Spark keeps popping up as something worth looking into. I have a few books on Hadoop that I'm working through, but I do wonder if it's too low-level considering the variety of more user friendly options built ontop of it. Do you guys have any experience with Amazon Redshift? I had a chat with an analyst at a local startup and he made it sound pretty nice, although it doesn't seem like it can scale too well at the high end.
 

Tenks

Bronze Knight of the Realm
14,163
606
Hadoop and Spark are really two separate things. Generally when people talk about Hadoop they mean Map/Reduce and the framework around that. Spark does not use Map/Reduce. It is completely independent. Map/Reduce has gone to a process container called YARN which divorces the running of parallel processes away from the Map/Reduce framework which allows for things like Spark to exist which leverages the parallelism of Hadoop but doesn't utilize Map/Reduce.
 

CnCGOD_sl

shitlord
151
0
Spark also runs on storage layers other than HDFS such as Cassandra and amazon S3 or even local mode. There is a newer framework called Flink that also has some big promise for HDFS workloads. If you want to go to the bleeding edge, stream processing frameworks for big data analytics are components of both Flink/Spark and others. They let you work on individual events or micro batches to make decisions on inflowing data (like MLLib results that were run on the whole data set applied on data ingest in RAM before it lands on spinning rust).

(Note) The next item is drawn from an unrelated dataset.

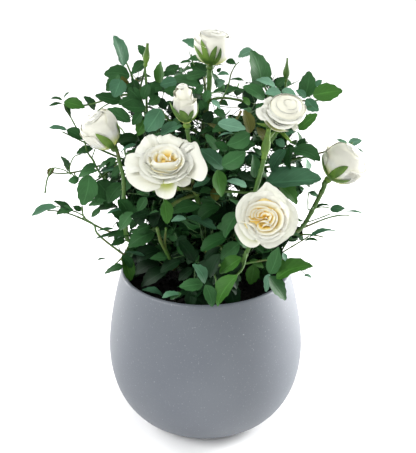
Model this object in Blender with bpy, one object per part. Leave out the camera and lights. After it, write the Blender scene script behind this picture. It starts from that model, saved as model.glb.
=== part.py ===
"""A white patio rose growing in its round grey pot.

The origin is the centre of the pot's flat underside, +Z is up and -Y is the side that the open blooms face.
The sizes below are in millimetres, and each mesh is turned into metres as it is made.
"""

import math

import bmesh
import bpy
import numpy as np
from mathutils import Vector

MM = 0.001

# The pot: a turned vessel, widest at its belly, with an even wall.
POT_HEIGHT = 126.0
BELLY_RADIUS = 75.0
BELLY_HEIGHT = 62.0
RIM_RADIUS = 64.3
FOOT_RADIUS = 34.4
WALL = 4.0
FLOOR = 6.0
FOOT_EDGE = 1.0
LOWER_FULLNESS = (2.17, 1.95)  # the powers of the lower curve: 2 and 2 would be an ellipse
SHOULDER_POWER = 1.58
SOIL_TOP = 107.0
SOIL_CROWN = 3.0
POT_SIDES = 40
SOIL_SIDES = 20
OUTER_STEPS = 8
SHOULDER_STEPS = 5
INNER_STEPS = 6
INNER_SHOULDER = 3
LIP_STEPS = 4

# Room kept between neighbours.
GAP = 0.6
SOIL_GAP = 1.2
STEM_GAP = 0.5
RIM_GAP = 1.5

# The crown: rings of leaf masses round the stems, and one mass in the middle. Each ring has its height, its
# distance from the stems, the masses' radius across and upwards, and the bearing in degrees of each mass.
FOUR_ROUND = {"right": 0, "back": 90, "left": 180, "front": 270}
FIVE_ROUND = {"right": 18, "back": 90, "left": 162, "front_left": 234, "front_right": 306}
RINGS = {
    "low": (158.0, 45.0, 31.0, 27.0, FOUR_ROUND),
    "mid": (203.0, 49.0, 37.0, 33.0, FIVE_ROUND),
    "top": (246.0, 45.0, 37.0, 33.0, FIVE_ROUND),
}
FRONT_PULL = 0.3  # the front masses stand this share nearer the stems, behind the open flowers
FRONT_SLIM = 0.12  # and are this share smaller across
HEART_MIDDLE = (0.0, 4.0, 234.0)
HEART_SIZE = (28.0, 28.0, 36.0)
RING_LUMPS = 0.13
CROWN_SLICES = (12, 8)

# Leafy shoots that stand out of the crown: the foot, the furthest tip, and the radii across and through.
SHOOTS = {
    "shoot_top_left": ((-53, 5, 272), (-62, 5, 304), 8, 7),
    "shoot_top_left_inner": ((-41, 5, 275), (-45, 9, 295), 6, 6),
    "shoot_top_middle": ((-4, 25, 264), (-15, 25, 296), 11, 9),
    "shoot_top_right": ((40, 20, 262), (34, 20, 289), 12, 9),
    "shoot_right_high": ((66, 22, 246), (101, 20, 258), 15, 12),
    "shoot_right_behind": ((96, 25, 212), (118, 25, 220), 6, 6),
    "shoot_right_low": ((88, -5, 170), (118, -5, 173), 6, 6),
    "shoot_right_rim": ((68, -22, 158), (97, -20, 165), 6, 8),
    "shoot_front_right": ((44, -62, 164), (75, -65, 157), 12, 9),
    "shoot_front": ((4, -68, 168), (11, -86, 138), 17, 10),
    "shoot_left_rim": ((-50, -14, 145), (-77, -16, 131), 8, 9),
    "shoot_left_low": ((-54, -14, 152), (-79, -16, 166), 8, 9),
    "shoot_left_lowest": ((-97, 0, 174), (-130, 0, 172), 7, 9),
    "shoot_left_broad": ((-76, -12, 208), (-101, -10, 188), 9, 10),
    "shoot_left_hanging": ((-103, 10, 212), (-120, 10, 185), 6, 6),
    "shoot_left_high": ((-86, 10, 224), (-117, 10, 234), 9, 9),
    "shoot_left_top": ((-80, 15, 244), (-114, 15, 257), 10, 9),
    "shoot_back_high": ((20, 80, 238), (32, 112, 242), 10, 9),
    "shoot_back_low": ((12, 70, 160), (24, 100, 152), 10, 9),
    "shoot_back_left": ((-56, 54, 216), (-76, 82, 212), 10, 9),
    "shoot_back_right": ((54, 60, 226), (72, 86, 224), 10, 9),
}
SHOOT_LUMPS = 0.08
SHOOT_SLICES = (10, 7)

# The flowers: the middle, the way the flower faces, the radius across and half its depth.
BLOOMS = {
    "bloom_front_left": ((-26, -62, 232), (0.0, -0.45, 0.89), 28.0, 15.0),
    "bloom_front_right": ((40, -84, 203), (0.12, -0.86, 0.5), 22.0, 15.0),
    "bloom_right_high": ((52, -32, 259), (0.1, -0.3, 0.95), 17.5, 14.5),
    "bloom_middle_bud": ((-14, -40, 267), (-0.1, -0.1, 0.98), 9.0, 12.0),
    "bloom_left_bud": ((-73, -25, 246), (-0.45, -0.15, 0.88), 13.0, 14.5),
    "bloom_top": ((8, 10, 294), (0.1, 0.0, 1.0), 12.0, 12.0),
    "bloom_right_bud": ((101, 0, 211), (0.62, -0.1, 0.78), 14.0, 15.5),
    "green_bud_left": ((-38, 0, 292), (0.25, 0.0, 0.97), 4.0, 8.0),
    "green_bud_right": ((59, 15, 278), (0.0, 0.0, 1.0), 4.0, 8.0),
    "green_bud_middle": ((41, -66, 238), (0.2, -0.1, 0.97), 5.5, 11.0),
}
BLOOM_LUMPS = 0.05
OPEN_SLICES = (16, 10)
BUD_SLICES = (10, 7)
OPEN_FROM = 15.0  # flowers at least this wide count as open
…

Spark also has some great GUI tools for notebooking and visualization but they aren't commercial offerings like traditional BI tools yet. Zepplin and Jupyter are the current favorites for that work.

Most big commercial tools you'll see at traditional enterprises can't handle modern data analytics but may be the only options at those companies. They tend to be based on EDW platforms such as Oracle, Teradata and IBM.